HDTV will, however, be a part of AT&T’s upcoming launch in Houston, slated for late-November. Lindner claims the company is still on track to launch 15 markets by year-end, which, in essence, means that AT&T will launch 14 additional markets in the month of December.
As of the end of Q3 06, AT&T had passed 1.3 million “living units,” or homes, with the U-Verse option, although clearly only a small fraction of those homes were marketed. AT&T plans to push the U-Verse option past 2.4 million homes by the end of Q4 06.
Meanwhile, the telco’s DBS pact seems to be paying off with incremental growth in video customer counts. At the end of Q3 06, AT&T served 586,000 video customers with its Dish Network bundled option, which represents a gain of 53,000 video customers over Q2 06 levels.
Wireless voice and DSL are the other two growth products for AT&T, with the company’s Cingular voice service adding 1.358 million net new customers during the quarter, and DSL advancing by 374,000 net new customers. Although DSL made gains, the growth rate over year-ago levels slowed, with the number of net new DSL additions down 29% from the record-breaking 529,000 net new DSL adds during Q3 05.
The company’s traditional voice service business continued its downward spiral, particularly in the residential market. The number of access lines served by AT&T dropped 6% year-over-year and 2% sequentially to 47.1 million. Lindner tentatively predicted that line loss would level off next year as the pace of new cable VoIP rollouts cooled.

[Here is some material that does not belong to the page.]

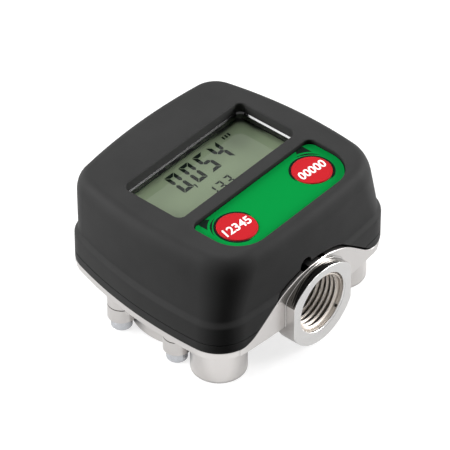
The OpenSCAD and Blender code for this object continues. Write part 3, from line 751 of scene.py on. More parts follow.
@dataclass
class Boot:
    """The rubber boot: an outer skin lofted through the meter's outlines, and its cut-outs."""

    foot_w: float = 86.36
    side_taper: float = 3.4
    depth: float = 75.0
    low_lead: float = 1.0
    low_taper: float = 1.2
    up_taper: float = 0.7
    side_r: float = 150.0
    upper_end_r: float = 200.0
    lower_end_r: float = 300.0
    upper_corner_r: float = 10.5
    foot_corner_r: float = 12.5
    crown_corner_r: float = 15.0
    foot_waist: float = -15.0
    crown_waist: float = -7.0
    wall: float = 3.3
    roof: float = 3.5
    crown_round: float = 4.3
    crown_h: float = 4.0
    straight_share: float = 0.84
    wall_pull: float = 0.58
    top_pull: float = 0.42
    band_h: float = 10.0
    band_step: float = 1.3
    step_h: float = 2.6
    lip_round: float = 0.4
    groove_rise: float = 3.5
    groove_d: float = 0.45
    groove_w: float = 0.7
    edge_round: float = 0.45
    rubber_gap: float = 0.3
    arch_gap: float = 0.7
    notch_r: float = 2.6
    notch_x: float = -3.2
    low_z: float = field(init=False)
    top_z: float = field(init=False)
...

AT&T is on the cusp of completing its merger with BellSouth, although the FCC has yet to sign off on that deal. The Commission is expected to hold a November 3 meeting to approve the merger, but doubts run high that the deal will clear this last regulatory hurdle on that date. Lindner said little about this last-minute monkey wrench, but did say “we would like to get the deal done and in trying to expedite the approval we’ve made some proposals that are very pro-competitive and very pro-consumer,” referring to a list of conditions that AT&T agreed to meet if the FCC approves the deal.

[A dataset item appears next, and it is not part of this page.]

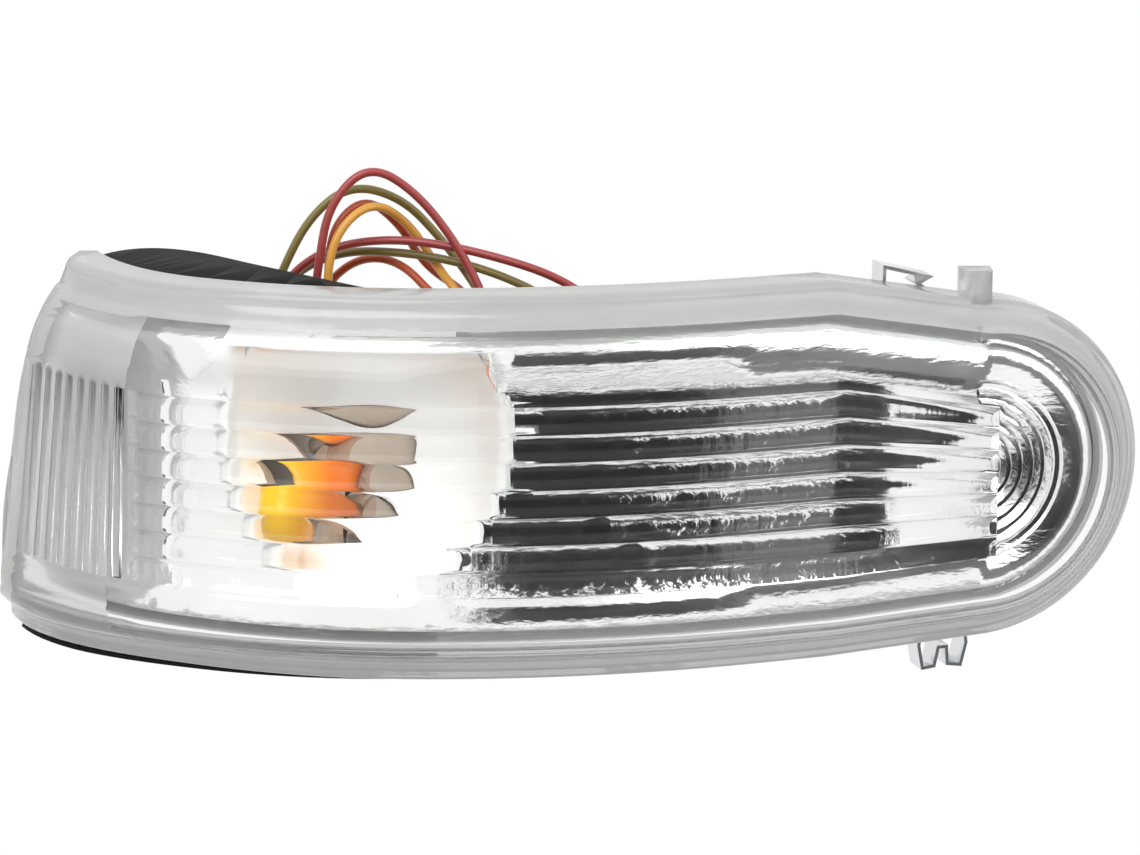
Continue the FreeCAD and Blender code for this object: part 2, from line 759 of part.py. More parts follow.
# Routes of the four wires, from the boot over the lamp's top edge, round behind it and down to the connector
routes = {
    "red_wire": [
        (-13.1, 44.1, 48.5), (-13.1, 44.1, 55.6), (-18.0, 47.6, 65.8), (-25.9, 48.6, 76.4), (-34.4, 47.4, 81.8),
        (-41.2, 45.4, 75.0), (-43.1, 44.2, 64.5), (-44.2, 44.0, 55.5), (-43.6, 44.8, 48.0), (-47.6, 49.0, 44.6),
        (-51.6, 53.2, 48.4), (-51.2, 53.0, 58.2), (-43.0, 52.5, 65.6), (-30.8, 50.6, 68.1), (-15.8, 47.6, 66.4),
        (1.2, 45.0, 61.4), (12.4, 46.4, 50.0), (15.8, 49.4, 36.5), (14.45, 51.25, 23.5), (14.45, 51.25, 14.0),
    ],
    "olive_wire": [
        (-13.1, 46.1, 48.5), (-13.1, 46.1, 55.4), (-16.6, 51.4, 60.2), (-22.2, 54.6, 67.2), (-28.8, 52.2, 74.8),
        (-37.6, 49.4, 77.8), (-44.8, 48.0, 72.2), (-49.6, 47.0, 63.0), (-52.2, 46.8, 55.5), (-51.6, 47.4, 48.4),
        (-52.2, 53.2, 45.0), (-52.6, 59.0, 48.4), (-51.4, 58.4, 57.4), (-41.4, 55.6, 64.6), (-27.8, 51.6, 65.3),
        (-13.8, 48.2, 63.0), (-0.8, 46.6, 57.0), (8.8, 48.4, 46.4), (12.6, 52.0, 35.0), (14.45, 54.75, 23.5),
        (14.45, 54.75, 14.0),
    ],
    "yellow_wire": [
        (-15.1, 44.1, 48.5), (-15.1, 44.1, 55.2), (-19.6, 46.8, 59.6), (-23.4, 53.6, 63.2), (-27.8, 52.8, 70.4),
        (-33.8, 48.0, 75.2), (-40.0, 44.4, 70.4), (-41.8, 42.9, 61.4), (-41.0, 42.3, 52.6), (-40.0, 42.8, 44.6),
        (-38.8, 48.6, 41.0), (-37.4, 54.4, 44.4), (-35.4, 54.8, 53.0), (-28.3, 50.6, 57.3), (-20.8, 45.0, 54.0),
        (-12.0, 40.4, 49.8), (-1.8, 42.4, 42.4), (5.4, 46.4, 33.6), (10.95, 51.25, 24.5), (10.95, 51.25, 14.0),
    ],
    "brown_wire": [
        (-15.1, 46.1, 48.5), (-15.1, 46.1, 55.2), (-17.8, 51.8, 58.0), (-25.2, 57.4, 61.6), (-29.2, 55.2, 69.4),
        (-35.0, 50.2, 75.4), (-40.6, 47.0, 71.0), (-41.7, 45.8, 62.0), (-41.0, 46.6, 55.0), (-41.4, 46.8, 48.6),
        (-42.8, 52.8, 45.2), (-44.2, 58.8, 48.8), (-43.4, 59.2, 57.2), (-36.8, 57.4, 63.2), (-29.2, 54.0, 63.2),
        (-22.4, 46.8, 57.4), (-12.8, 39.8, 54.4), (-1.4, 41.6, 47.4), (6.2, 48.4, 36.8), (10.95, 54.75, 25.5),
        (10.95, 54.75, 14.0),
    ],
}


def connector_housing():
    low = plug_top_z - plug_height
    half = plug_width / 2
    rear = plug_y + half
    block = Part.makeBox(plug_width, plug_width, plug_height, V(plug_x - half, plug_y - half, low))
    block = block.makeFillet(1.0, [e for e in block.Edges if abs(e.tangentAt(0).z) > 0.9])
    wide = plug_width + 2 * collar_overhang
    corner = V(plug_x - wide / 2, plug_y - wide / 2, plug_top_z - 2 * collar_height)
    collar = Part.makeBox(wide, wide, collar_height, corner)
    left = plug_x - latch_width / 2
    start = low + 2
    latch = Part.makeBox(latch_width, latch_thickness, plug_top_z - 1 - start, V(left, rear + latch_gap, start))
    root = Part.makeBox(latch_width, latch_gap + latch_thickness, 2.2, V(left, rear - 0.1, start))
    barb = Part.makeBox(latch_width, 1.0, 2.0, V(left, rear + latch_gap + latch_thickness, low + 8))
    slot_width = plug_width - 3.0
    corner = V(plug_x - slot_width / 2, plug_y - half - 1, low + lock_rise - 0.2)
    slot = Part.makeBox(slot_width, 1 + lock_thickness + 0.4, lock_height + 0.4, corner)
    return block.fuse([collar, latch, root, barb]).cut(cavities(cavity_size) + [slot])


def cavity_centres():
    half = cavity_pitch / 2
    return [(plug_x + i * half, plug_y + j * half) for i in (-1, 1) for j in (-1, 1)]


def cavities(size):
    low = plug_top_z - plug_height
    out = []
    for x, y in cavity_centres():
        out.append(Part.makeBox(size, size, plug_height - 3.0, V(x - size / 2, y - size / 2, low - 1)))
    return out


def connector_terminals():
    out = []
    size = cavity_size - 2 * terminal_clearance
    start = plug_top_z - 4.0 - terminal_length
    for x, y in cavity_centres():
        body = Part.makeBox(size, size, terminal_length, V(x - size / 2, y - size / 2, start))
        corner = V(x - blade_width / 2, y - blade_thickness / 2, plug_top_z - plug_height + 1.5)
        blade = Part.makeBox(blade_width, blade_thickness, terminal_length, corner)
        out.append(body.fuse(blade))
    return Part.makeCompound(out)


def connector_lock():
    width = plug_width - 3.4
    corner = V(plug_x - width / 2, plug_y - plug_width / 2 - 0.4, plug_top_z - plug_height + lock_rise)
    return Part.makeBox(width, lock_thickness, lock_height, corner)


def strip_solid(points, place):
    """Bent metal strip of even thickness along points (s along the lens, z up)."""
    t = clip_thickness / 2
    left, right = [], []
    for i, (x, z) in enumerate(points):
        before = points[max(i - 1, 0)]
        after = points[min(i + 1, len(points) - 1)]
        a = V(x - before[0], z - before[1], 0)
        b = V(after[0] - x, after[1] - z, 0)
        a = a.normalize() if a.Length else b.normalize()
        b = b.normalize() if b.Length else a
        n = V(-(a.y + b.y), a.x + b.x, 0).normalize()
        scale = t / max(n.dot(V(-a.y, a.x, 0)), 0.35)
        left.append(place(x + n.x * scale, clip_depth(), z + n.y * scale))
        right.append(place(x - n.x * scale, clip_depth(), z - n.y * scale))
    outline = left + right[::-1]
    return Part.Face(Part.makePolygon(outline + [outline[0]])).extrude(inward * clip_width)


def upper_clip():
    seat = upper_clip_seat() + clip_thickness / 2
    path = [
        (-3.2, seat), (0.8, seat), (2.8, seat + 1.6), (0.8, seat + 3.0),
        (2.9, seat + 4.0), (-5.4, seat + 6.3), (-5.5, seat + 2.8), (-3.0, seat + 2.0),
    ]
    return strip_solid(path, clip_place(upper_clip_back))


def lower_clip():
    seat = lower_clip_seat() - clip_thickness / 2
    path = [
        (-2.4, seat), (-4.8, seat), (-5.4, seat - 4.0), (-4.6, seat - 8.2), (-2.4, seat - 8.0),
        (-1.7, seat - 4.6), (-0.1, seat - 4.6), (0.1, seat - 7.8), (2.6, seat - 8.2), (3.6, seat - 4.2),
        (3.0, seat), (0.0, seat),
    ]
    return strip_solid(path, clip_place(lower_clip_back))


def vent_cap():
    stem = vent_rod(vent_bore - 0.1, shallow_depth - housing_wall - 0.5, shallow_depth + 1.2)
    return stem.fuse(vent_rod(vent_cap_radius, shallow_depth + 0.3, shallow_depth + 2.1))


def export(name, shape):
    solids = shape.Solids
    placed = solids[0].copy() if len(solids) == 1 else Part.makeCompound([s.copy() for s in solids])
    placed.translate(V(0, 0, 0) - origin)
    box = placed.BoundBox
    size = [round(v, 1) for v in (box.XLength, box.YLength, box.ZLength)]
    print(name, "solids", len(solids), "valid", placed.isValid(), "volume", round(placed.Volume, 1), size)
    placed.exportStep(os.path.join("parts", name + ".step"))


def main():
    os.makedirs("parts", exist_ok=True)
    export("outer_lens", outer_lens())
    export("reflector", reflector())
    export("rear_housing", rear_housing())
    export("lens_seal", lens_seal())
    export("bulb_glass", bulb_glass())
    export("bulb_filament", bulb_filament())
    export("bulb_leads", bulb_leads())
    export("bulb_holder", bulb_holder())
    export("contact_upper", contact(1))
    export("contact_lower", contact(-1))
    export("holder_seal", holder_seal())
    export("wire_boot", wire_boot())
    for name, points in routes.items():
        export(name, wire_tube(name, points))
    export("connector_housing", connector_housing())
    export("connector_lock", connector_lock())
    export("connector_terminals", connector_terminals())
    export("upper_clip", upper_clip())
    export("lower_clip", lower_clip())
    export("vent_cap", vent_cap())


main()
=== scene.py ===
import bpy
import math
from mathutils import Matrix, Vector


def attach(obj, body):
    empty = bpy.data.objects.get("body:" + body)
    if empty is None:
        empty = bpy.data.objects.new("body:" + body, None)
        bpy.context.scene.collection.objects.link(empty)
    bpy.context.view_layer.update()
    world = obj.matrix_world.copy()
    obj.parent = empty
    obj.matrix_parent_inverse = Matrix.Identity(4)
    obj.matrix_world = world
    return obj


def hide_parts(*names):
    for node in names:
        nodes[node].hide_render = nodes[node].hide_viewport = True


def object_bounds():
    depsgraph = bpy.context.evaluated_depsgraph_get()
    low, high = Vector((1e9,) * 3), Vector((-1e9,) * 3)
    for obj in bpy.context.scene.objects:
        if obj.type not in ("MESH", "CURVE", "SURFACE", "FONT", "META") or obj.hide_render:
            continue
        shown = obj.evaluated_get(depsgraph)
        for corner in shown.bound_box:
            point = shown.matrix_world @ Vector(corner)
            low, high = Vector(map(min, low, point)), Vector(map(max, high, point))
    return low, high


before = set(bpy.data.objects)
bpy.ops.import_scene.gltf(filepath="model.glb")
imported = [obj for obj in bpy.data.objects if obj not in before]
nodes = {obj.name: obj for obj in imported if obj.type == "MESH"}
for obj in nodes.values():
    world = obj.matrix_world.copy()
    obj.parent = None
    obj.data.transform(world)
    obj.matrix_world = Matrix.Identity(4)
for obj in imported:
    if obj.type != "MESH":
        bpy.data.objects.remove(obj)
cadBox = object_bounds()
root = "root"
mm = 0.001
lampZero = Vector((73.0, -60.0, -24.0))  # from the screw boss to the lens's foot under its foremost point
print("frame loaded")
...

With that potential speed bump aside, the company is hoping that 2007 will mark the year it returns to top-line revenue growth. “The revenue trends we saw this quarter, particularly in wireless, and in business…those things add to the confidence we have in revenue outlook,” Lindner said.
| AT&T Key Statistics* | |||||
| 3Q05 | 4Q05 | 1Q06 | 2Q06 | 3Q06 | |
| Total access lines (mil.) | 50.2 | 49.4 | 48.8 | 47.9 | 47.1 |
| DSL customers (000) | 6,496 | 6,921 | 7,432 | 7,774 | 8,148 |
| % growth | 9% | 7% | 7% | 5% | 5% |
| % of total lines | 12.94% | 14.01% | 15.24% | 16.23% | 17.30% |
| % of consumer primary lines | 23.70% | 25.50% | 27.70% | 29.50% | 31.30% |
| Quarterly adds (000) | 528 | 425 | 511 | 342 | 374 |
| % chg. in quarterly run rate | 47% | -20% | 20% | -33% | 9% |
| Video Customers (000) | 419 | 457 | 491 | 533 | 586 |
| Net Adds | 15 | 38 | 34 | 42 | 53 |
| Wireless Voice Customers (000) | 52,292 | 54,144 | 55,810 | 57,308 | 58,666 |
| Net Adds | 850 | 1,852 | 1,666 | 1,498 | 1,358 |
| Total operating revenues (mil.) | $16,468 | $16,279 | $15,835 | $15,810 | $15,638 |
| Net Income | $ 1,729 | $ 1,862 | $ 1,445 | $ 1,808 | $ 2,165 |
| *Financial data normalized to include AT&T Inc. and AT&T Corp. | |||||
Note: With the exception of the table at the end, this posting is a reprint of an article I posted over at IP Media Monitor today.